··· Recorded information ···
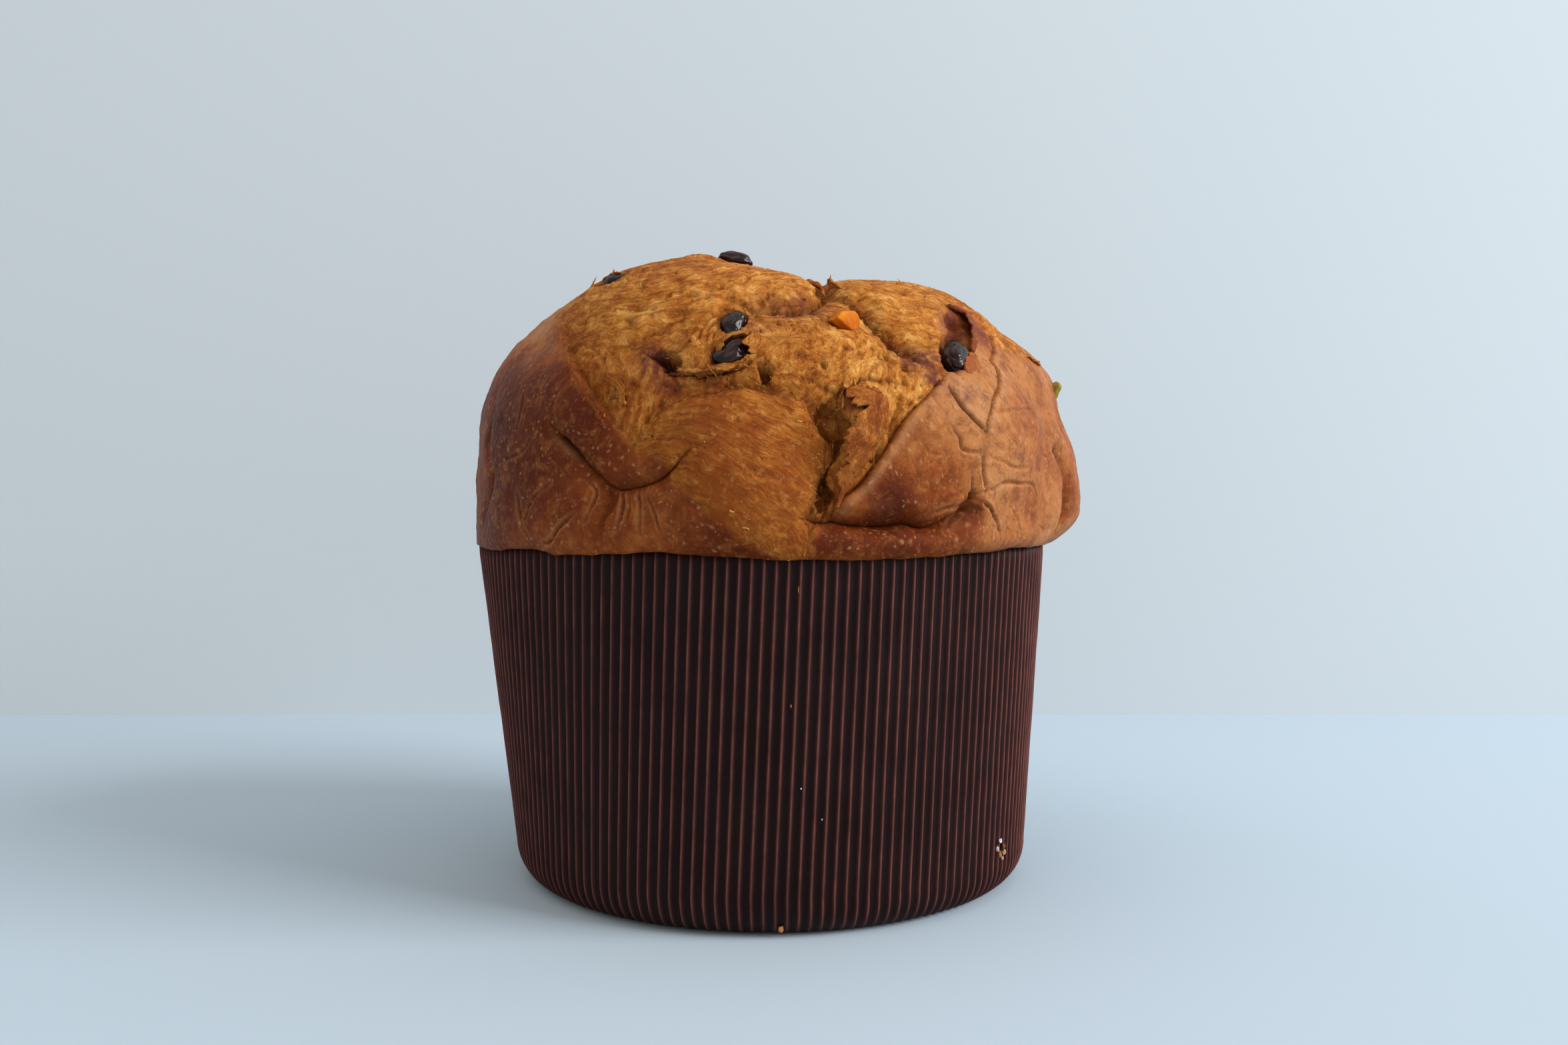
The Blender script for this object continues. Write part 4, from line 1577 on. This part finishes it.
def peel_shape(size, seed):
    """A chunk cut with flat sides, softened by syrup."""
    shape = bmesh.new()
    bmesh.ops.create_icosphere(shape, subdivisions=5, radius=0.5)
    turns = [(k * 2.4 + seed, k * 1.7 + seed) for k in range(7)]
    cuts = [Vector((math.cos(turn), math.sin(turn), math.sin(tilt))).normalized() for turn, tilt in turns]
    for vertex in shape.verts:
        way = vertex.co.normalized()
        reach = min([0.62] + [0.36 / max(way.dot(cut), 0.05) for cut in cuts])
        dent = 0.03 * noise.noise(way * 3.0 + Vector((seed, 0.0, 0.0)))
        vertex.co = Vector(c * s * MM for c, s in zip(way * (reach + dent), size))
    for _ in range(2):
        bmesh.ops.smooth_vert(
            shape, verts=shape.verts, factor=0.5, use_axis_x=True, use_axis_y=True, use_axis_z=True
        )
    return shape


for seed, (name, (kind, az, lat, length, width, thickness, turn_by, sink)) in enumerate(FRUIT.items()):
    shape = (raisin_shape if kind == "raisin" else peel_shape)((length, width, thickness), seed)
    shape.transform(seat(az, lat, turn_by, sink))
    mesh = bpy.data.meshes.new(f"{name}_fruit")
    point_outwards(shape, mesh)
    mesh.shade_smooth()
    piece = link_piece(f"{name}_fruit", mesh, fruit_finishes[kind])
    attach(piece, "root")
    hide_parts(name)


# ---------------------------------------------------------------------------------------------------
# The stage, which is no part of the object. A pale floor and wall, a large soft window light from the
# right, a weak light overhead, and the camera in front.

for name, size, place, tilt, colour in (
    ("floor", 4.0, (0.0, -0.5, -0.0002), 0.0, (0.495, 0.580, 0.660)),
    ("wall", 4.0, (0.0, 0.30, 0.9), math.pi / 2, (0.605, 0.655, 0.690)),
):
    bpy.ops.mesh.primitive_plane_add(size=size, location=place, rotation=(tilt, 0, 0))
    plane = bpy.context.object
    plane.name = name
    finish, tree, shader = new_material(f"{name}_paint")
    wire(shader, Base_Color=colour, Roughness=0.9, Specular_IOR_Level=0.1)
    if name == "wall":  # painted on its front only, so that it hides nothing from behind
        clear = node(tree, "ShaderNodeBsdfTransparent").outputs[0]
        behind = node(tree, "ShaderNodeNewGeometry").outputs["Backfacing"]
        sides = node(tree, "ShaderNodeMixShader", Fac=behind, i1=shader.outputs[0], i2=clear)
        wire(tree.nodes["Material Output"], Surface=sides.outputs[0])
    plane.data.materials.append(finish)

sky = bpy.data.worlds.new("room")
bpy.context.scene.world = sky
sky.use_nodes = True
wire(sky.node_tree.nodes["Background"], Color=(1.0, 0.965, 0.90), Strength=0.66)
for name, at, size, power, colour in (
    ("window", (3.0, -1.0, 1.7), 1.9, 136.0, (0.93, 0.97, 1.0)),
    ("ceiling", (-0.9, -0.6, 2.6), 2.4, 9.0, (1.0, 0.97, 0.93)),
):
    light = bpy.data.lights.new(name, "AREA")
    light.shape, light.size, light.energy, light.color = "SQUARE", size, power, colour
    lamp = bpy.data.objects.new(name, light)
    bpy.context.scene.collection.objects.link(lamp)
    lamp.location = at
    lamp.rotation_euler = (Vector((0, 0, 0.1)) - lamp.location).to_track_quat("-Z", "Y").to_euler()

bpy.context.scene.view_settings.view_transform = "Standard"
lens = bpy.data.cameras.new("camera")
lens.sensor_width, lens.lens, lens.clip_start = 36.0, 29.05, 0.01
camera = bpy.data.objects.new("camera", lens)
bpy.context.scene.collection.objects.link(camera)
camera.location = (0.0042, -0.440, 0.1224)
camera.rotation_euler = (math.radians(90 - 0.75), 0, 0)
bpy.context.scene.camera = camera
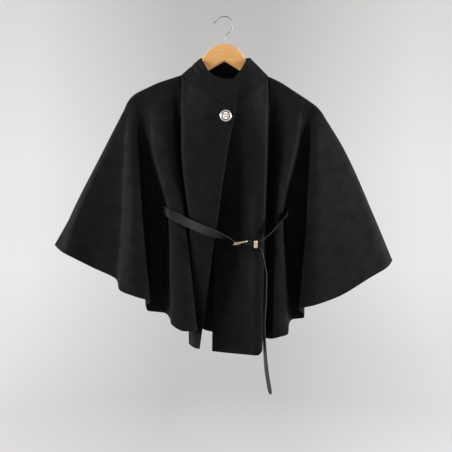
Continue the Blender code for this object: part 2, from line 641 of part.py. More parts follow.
···
§ **To be done**
Restate the whole listing exactly.

§ **Completed exercise**
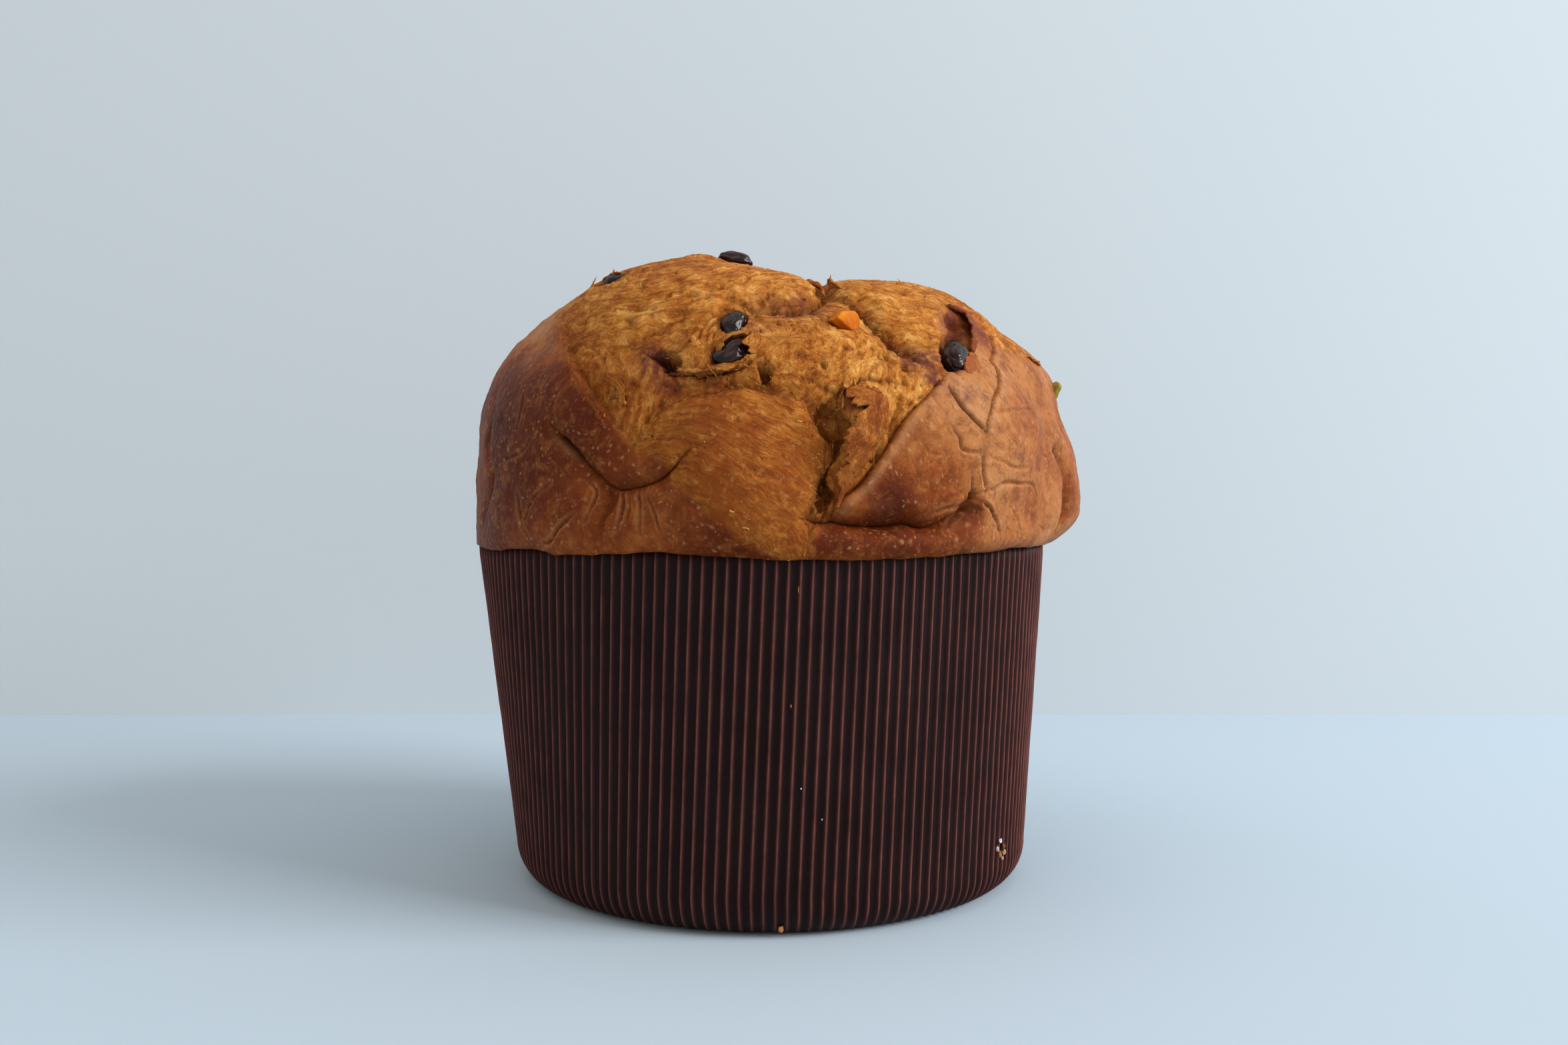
The Blender script for this object continues. Write part 4, from line 1577 on. This part finishes it.
def peel_shape(size, seed):
    """A chunk cut with flat sides, softened by syrup."""
    shape = bmesh.new()
    bmesh.ops.create_icosphere(shape, subdivisions=5, radius=0.5)
    turns = [(k * 2.4 + seed, k * 1.7 + seed) for k in range(7)]
    cuts = [Vector((math.cos(turn), math.sin(turn), math.sin(tilt))).normalized() for turn, tilt in turns]
    for vertex in shape.verts:
        way = vertex.co.normalized()
        reach = min([0.62] + [0.36 / max(way.dot(cut), 0.05) for cut in cuts])
        dent = 0.03 * noise.noise(way * 3.0 + Vector((seed, 0.0, 0.0)))
        vertex.co = Vector(c * s * MM for c, s in zip(way * (reach + dent), size))
    for _ in range(2):
        bmesh.ops.smooth_vert(
            shape, verts=shape.verts, factor=0.5, use_axis_x=True, use_axis_y=True, use_axis_z=True
        )
    return shape


for seed, (name, (kind, az, lat, length, width, thickness, turn_by, sink)) in enumerate(FRUIT.items()):
    shape = (raisin_shape if kind == "raisin" else peel_shape)((length, width, thickness), seed)
    shape.transform(seat(az, lat, turn_by, sink))
    mesh = bpy.data.meshes.new(f"{name}_fruit")
    point_outwards(shape, mesh)
    mesh.shade_smooth()
    piece = link_piece(f"{name}_fruit", mesh, fruit_finishes[kind])
    attach(piece, "root")
    hide_parts(name)


# ---------------------------------------------------------------------------------------------------
# The stage, which is no part of the object. A pale floor and wall, a large soft window light from the
# right, a weak light overhead, and the camera in front.

for name, size, place, tilt, colour in (
    ("floor", 4.0, (0.0, -0.5, -0.0002), 0.0, (0.495, 0.580, 0.660)),
    ("wall", 4.0, (0.0, 0.30, 0.9), math.pi / 2, (0.605, 0.655, 0.690)),
):
    bpy.ops.mesh.primitive_plane_add(size=size, location=place, rotation=(tilt, 0, 0))
    plane = bpy.context.object
    plane.name = name
    finish, tree, shader = new_material(f"{name}_paint")
    wire(shader, Base_Color=colour, Roughness=0.9, Specular_IOR_Level=0.1)
    if name == "wall":  # painted on its front only, so that it hides nothing from behind
        clear = node(tree, "ShaderNodeBsdfTransparent").outputs[0]
        behind = node(tree, "ShaderNodeNewGeometry").outputs["Backfacing"]
        sides = node(tree, "ShaderNodeMixShader", Fac=behind, i1=shader.outputs[0], i2=clear)
        wire(tree.nodes["Material Output"], Surface=sides.outputs[0])
    plane.data.materials.append(finish)

sky = bpy.data.worlds.new("room")
bpy.context.scene.world = sky
sky.use_nodes = True
wire(sky.node_tree.nodes["Background"], Color=(1.0, 0.965, 0.90), Strength=0.66)
for name, at, size, power, colour in (
    ("window", (3.0, -1.0, 1.7), 1.9, 136.0, (0.93, 0.97, 1.0)),
    ("ceiling", (-0.9, -0.6, 2.6), 2.4, 9.0, (1.0, 0.97, 0.93)),
):
    light = bpy.data.lights.new(name, "AREA")
    light.shape, light.size, light.energy, light.color = "SQUARE", size, power, colour
    lamp = bpy.data.objects.new(name, light)
    bpy.context.scene.collection.objects.link(lamp)
    lamp.location = at
    lamp.rotation_euler = (Vector((0, 0, 0.1)) - lamp.location).to_track_quat("-Z", "Y").to_euler()

bpy.context.scene.view_settings.view_transform = "Standard"
lens = bpy.data.cameras.new("camera")
lens.sensor_width, lens.lens, lens.clip_start = 36.0, 29.05, 0.01
camera = bpy.data.objects.new("camera", lens)
bpy.context.scene.collection.objects.link(camera)
camera.location = (0.0042, -0.440, 0.1224)
camera.rotation_euler = (math.radians(90 - 0.75), 0, 0)
bpy.context.scene.camera = camera
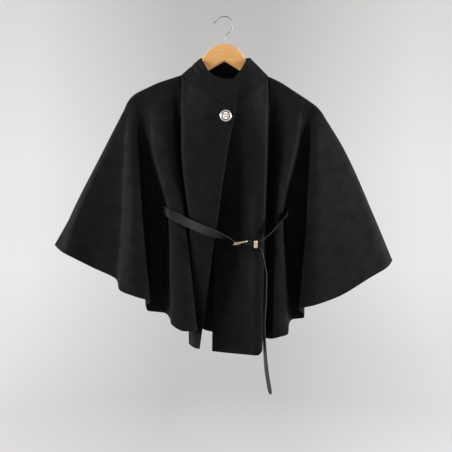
Continue the Blender code for this object: part 2, from line 641 of part.py. More parts follow.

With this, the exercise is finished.